Patel, who owns two businesses and has two daughters, said he was in Chicago when the alleged crime happened.
The confusion happened when investigators ran the tags on a blue Porsche registered to a woman with the last name of Patel left the spa.
Dougherty said police identified a man with the last name Patel, who they say appeared to be identical to the man in the surveillance footage.
“When we discovered that Mr. Patel was mistakenly identified and arrested, we personally met with him to further investigate,” Martin County Sheriff William Snyder said in a statement.
“As a result, we notified the media and immediately began actions to pay his expenses and start the process of expunging his misdemeanor arrest record. Because Mr. Patel has obtained an attorney and announced his intentions to sue the Martin County Sheriff’s Office, we must limit further public comment.”
Golden, Patel’s attorney, said deputies went to his home and told Sonal her husband was caught on video paying money for sex acts.

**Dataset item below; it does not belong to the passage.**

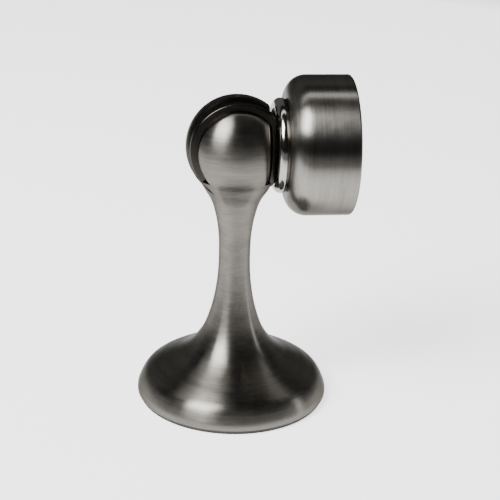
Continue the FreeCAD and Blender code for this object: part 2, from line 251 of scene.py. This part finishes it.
class Maker:
    # builds one material's nodes

    def __init__(self, name):
        self.material = bpy.data.materials.new(name)
        self.material.use_nodes = True
        self.tree = self.material.node_tree
        self.tree.nodes.clear()

    def node(self, kind, settings=None, sockets=None, output=0):
        made = self.tree.nodes.new(kind)
        for key, value in (settings or {}).items():
            setattr(made, key, value)
        for key, value in (sockets or {}).items():
            if isinstance(value, Link):
                self.tree.links.new(value.socket, made.inputs[key])
            else:
                made.inputs[key].default_value = value
        return Link(self, made.outputs[output]) if len(made.outputs) else None

    def noise(self, scale, vector, detail=3.0, rough=0.55, w=None):
        sockets = {"Scale": scale, "Detail": detail, "Roughness": rough, "Vector": vector}
        if w is None:
            return self.node("ShaderNodeTexNoise", {}, sockets)
        return self.node("ShaderNodeTexNoise", {"noise_dimensions": "4D"}, {**sockets, "W": w})

    def remap(self, value, low, high):
        return self.node("ShaderNodeMapRange", {}, {"Value": value, "From Min": low, "From Max": high})

    def blend(self, share, first, second):
        return self.node("ShaderNodeMix", {"data_type": "RGBA"},
                         {0: share, 6: (*first, 1), 7: (*second, 1)}, 2)

    def place(self):
        # a place in the piece's own space, in metres
        return self.node("ShaderNodeTexCoord", {}, {}, "Object")

    def parts(self, place):
        return [self.node("ShaderNodeSeparateXYZ", {}, {0: place}, part) for part in "XYZ"]

    def surface(self, sockets):
        shader = self.node("ShaderNodeBsdfPrincipled", {}, sockets)
        self.node("ShaderNodeOutputMaterial", {}, {"Surface": shader})
        return self.material

    def bump(self, height, strength, distance):
        return self.node("ShaderNodeBump", {}, {"Height": height, "Strength": strength,
                                                "Distance": distance * mm})


# how much each layer of noise counts in the tone, the roughness and the relief of a surface; a pair
# is a noise's detail and its own roughness
brushing = dict(lineNoise=(4.0, 0.7), broadNoise=(2.0, 0.5), mottleNoise=(5.0, 0.6), speckNoise=(2.0, 0.5),
                broadStreak=0.4, broadLines=0.16, lineTone=0.5, broadTone=0.3, mottleTone=0.2, toneFrom=0.36,
                toneTo=0.64, speckScale=3800.0, speckFrom=0.70, speckTo=0.78, mottleRough=0.08,
                speckRough=0.12, broadHeight=0.35, speckHeight=0.6, acrossLines=0.25)


def turnedMetal(name, look):
    # metal finished on a lathe: fine lines run round the piece's own Z axis
    maker = Maker(name)
    place = maker.place()
    x, y, z = maker.parts(place)
    radius = (x * x + y * y) ** 0.5
    angle = maker.node("ShaderNodeMath", {"operation": "ARCTAN2"}, {0: y, 1: x})
    cosine = maker.node("ShaderNodeMath", {"operation": "COSINE"}, {0: angle})
    sine = maker.node("ShaderNodeMath", {"operation": "SINE"}, {0: angle})

    def ringNoise(streak, density, detail, rough):
        # noise that is drawn out round the axis
        space = maker.node("ShaderNodeCombineXYZ", {},
                           {0: cosine * streak, 1: sine * streak, 2: z * density})
        return maker.noise(1.0, space, detail, rough, radius * density)

    lines = ringNoise(look["streak"], look["lines"], *brushing["lineNoise"])
    broad = ringNoise(look["streak"] * brushing["broadStreak"], look["lines"] * brushing["broadLines"],
                      *brushing["broadNoise"])
    mottle = maker.noise(look["mottle"], place, *brushing["mottleNoise"])
    speck = maker.noise(brushing["speckScale"], place, *brushing["speckNoise"])
    specks = maker.remap(speck, brushing["speckFrom"], brushing["speckTo"])
    tone = lines * brushing["lineTone"] + broad * brushing["broadTone"] + mottle * brushing["mottleTone"]
    colour = maker.blend(maker.remap(tone, brushing["toneFrom"], brushing["toneTo"]), look["dark"],
                         look["light"])
    rough = look["roughness"] + (lines - 0.5) * look["roughSpread"]
    rough = rough + (mottle - 0.5) * brushing["mottleRough"] + specks * brushing["speckRough"]
    height = lines + broad * brushing["broadHeight"] - specks * brushing["speckHeight"]
    return maker.surface({"Base Color": colour, "Metallic": 1.0, "Roughness": rough,
                          "Anisotropic": look["anisotropic"],
                          "Anisotropic Rotation": brushing["acrossLines"],
                          "Specular Tint": (*[look["edgeTint"]] * 3, 1),
                          "Normal": maker.bump(height, look["bump"], look["depth"])})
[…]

“To show her his picture as causing her to believe that was him at that spa is just unconscionable,” Golden said.
Patel’s wife said she couldn’t catch her breath when she heard the charges leveled against her husband.
“I was led to believe the man I love and trust with our lives not only broken the trust, but brought shame to our family name,” she said.
“His face was plastered all over the internet for the world to see. My husband’s only crime was being a Patel.”
Patel, who came to the US from India in 1999, said two of his proudest moments are becoming an American citizen and marrying Sonal, who arrived in 2003.
He cited “izzat” and “charitra,” which mean dignity and character, respectively, in the western Indian language of Gujarati.
“You can be a millionaire, but without charitra and izzat you have nothing,” he said. “If I do something to bring shame to my family name, my daughters would not be able to marry.”
Golden said he plans to file a lawsuit against the Martin County Sheriff’s Office seeking compensation, accusing it of being “willing to sacrifice proper investigative work and our civil liberties for yet another arrest.”